SnS-rGO heterojunction: Fabrication, characterization, and visible light-induced optoelectronic performance analysis

Abstract

In this article, the orthorhombic phase of pristine SnS and SnS-rGO nanostructures with different concentrations of graphene oxide was synthesized by the co-precipitation method. The cracking of FESEM images in SnS-25rGO nanostructures shows the substitution of sulfur with the oxygen of the functional groups of graphene oxide. Also, the effect of the concentration of graphene oxide was investigated on the optoelectronic efficiency of fabricated devices.
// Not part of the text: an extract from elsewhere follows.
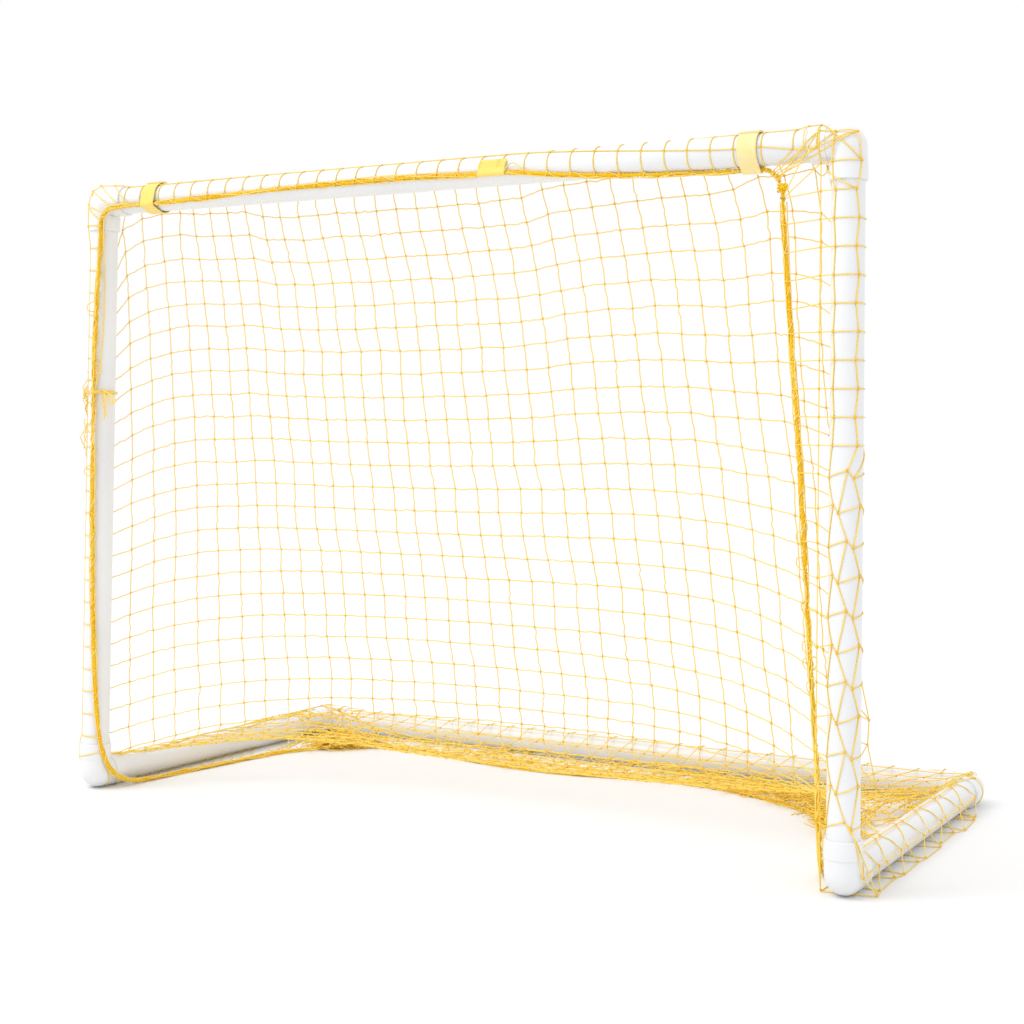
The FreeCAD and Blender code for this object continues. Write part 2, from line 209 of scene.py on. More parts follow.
class Bundle:
    """Cords and knots on their way into one mesh. ply is each point's turn round its cord and way along it."""

    def __init__(self):
        self.points, self.faces, self.ply, self.finishes, self.count = [], [], [], [], 0

    def add(self, points, faces, ply, finish=0):
        self.points.append(points)
        self.faces.extend([[corner + self.count for corner in face] for face in faces])
        self.ply.append(ply)
        self.finishes.extend([finish] * len(faces))
        self.count += len(points)

    def cords(self, paths, radius, sides=5, closed=False):
        """Round cords along paths, an array of cords by points by three."""
        paths = np.asarray(paths, float)
        cords, steps = paths.shape[:2]
        across, over = crossways(paths)
        turns = np.arange(sides) * 2 * math.pi / sides
        rim = across[:, :, None] * np.cos(turns)[:, None] + over[:, :, None] * np.sin(turns)[:, None]
        points = paths[:, :, None] + rim * radius
        along = np.cumsum(np.linalg.norm(np.diff(paths, axis=1, prepend=paths[:, :1]), axis=-1), axis=1)
        ply = np.zeros(points.shape)
        ply[..., 0], ply[..., 1] = np.cos(turns), np.sin(turns)
        ply[..., 2] = along[..., None]
        corners = np.arange(points[..., 0].size).reshape(cords, steps, sides)
        self.add(points.reshape(-1, 3), skin(corners, closed), ply.reshape(-1, 3))

    def build(self, name, *materials, body="root", slot="net"):
        mesh = bpy.data.meshes.new(name)
        mesh.from_pydata(np.concatenate(self.points).tolist(), [], self.faces)
        mesh.shade_smooth()
        ply = mesh.attributes.new("ply", "FLOAT_VECTOR", "POINT")
        ply.data.foreach_set("vector", np.concatenate(self.ply).astype(np.float32).ravel())
        for material in materials:
            mesh.materials.append(material)
        mesh.polygons.foreach_set("material_index", self.finishes)
        piece = add_to_scene(name, mesh)
        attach(piece, body)
        return piece


class Signal:
    """A value on its way through a material's nodes."""

    def __init__(self, tree, socket=None):
        self.tree, self.socket = tree, socket

    def node(self, kind, settings={}, inputs={}, output=0):
        made = self.tree.nodes.new(kind)
        for name, value in settings.items():
            setattr(made, name, value)
        for name, value in inputs.items():
            if isinstance(value, Signal):
                self.tree.links.new(value.socket, made.inputs[name])
            else:
                made.inputs[name].default_value = value
        return Signal(self.tree, made.outputs[output])

    def maths(self, operation, first, second=0.0):
        return self.node("ShaderNodeMath", {"operation": operation}, {0: first, 1: second})

    def __add__(self, other):
        return self.maths("ADD", self, other)

    def __sub__(self, other):
        return self.maths("SUBTRACT", self, other)

    def __rsub__(self, other):
        return self.maths("SUBTRACT", other, self)

    def __mul__(self, other):
        return self.maths("MULTIPLY", self, other)

    def sine(self):
        return self.maths("SINE", self)

    def cosine(self):
        return self.maths("COSINE", self)

    def between(self, low, high):
        """0 below low, 1 above high."""
        return self.node("ShaderNodeMapRange", {}, {"Value": self, "From Min": low, "From Max": high})

    def noise(self, scale, detail, **sockets):
        """Noise over this place."""
        sockets.update({"Vector": self, "Scale": scale, "Detail": detail})
        return self.node("ShaderNodeTexNoise", {}, sockets)

    def colours(self, dark, light):
        """dark where this is 0, light where it is 1. Each is a colour or a signal."""
        ends = [end if isinstance(end, Signal) else (*end, 1) for end in (dark, light)]
        return self.node("ShaderNodeMix", {"data_type": "RGBA"}, {0: self, 6: ends[0], 7: ends[1]}, 2)

    __radd__ = __add__
    __rmul__ = __mul__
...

The optoelectronic characterization shows that by adding graphene oxide and increasing its concentration, the semi-circle radius in the EIS analysis and the amount of photocurrent decreased and increased, respectively. These results indicate the fast transport and transfer of electrons to the substrates and the effective separation of electron-hole pairs. Finally, the calculations showed that by increasing the concentration of graphene oxide in the SnS-rGO nanostructures, the visible-light-induced optoelectronic parameters of photosensitivity, photoresponsivity, specific detectivity, and external quantum efficiency of these nanostructures significantly improved. These parameters were obtained for the SnS-25rGO nanostructure as 204, 59.88 mA/cm2, 5.98 × 1010 jones, and 166.85, respectively, each of which increased several times compared to the optoelectronic parameters of the pristine SnS. Therefore, this multiplicity increase makes these SnS-rGO nanostructures suitable for photodetector applications.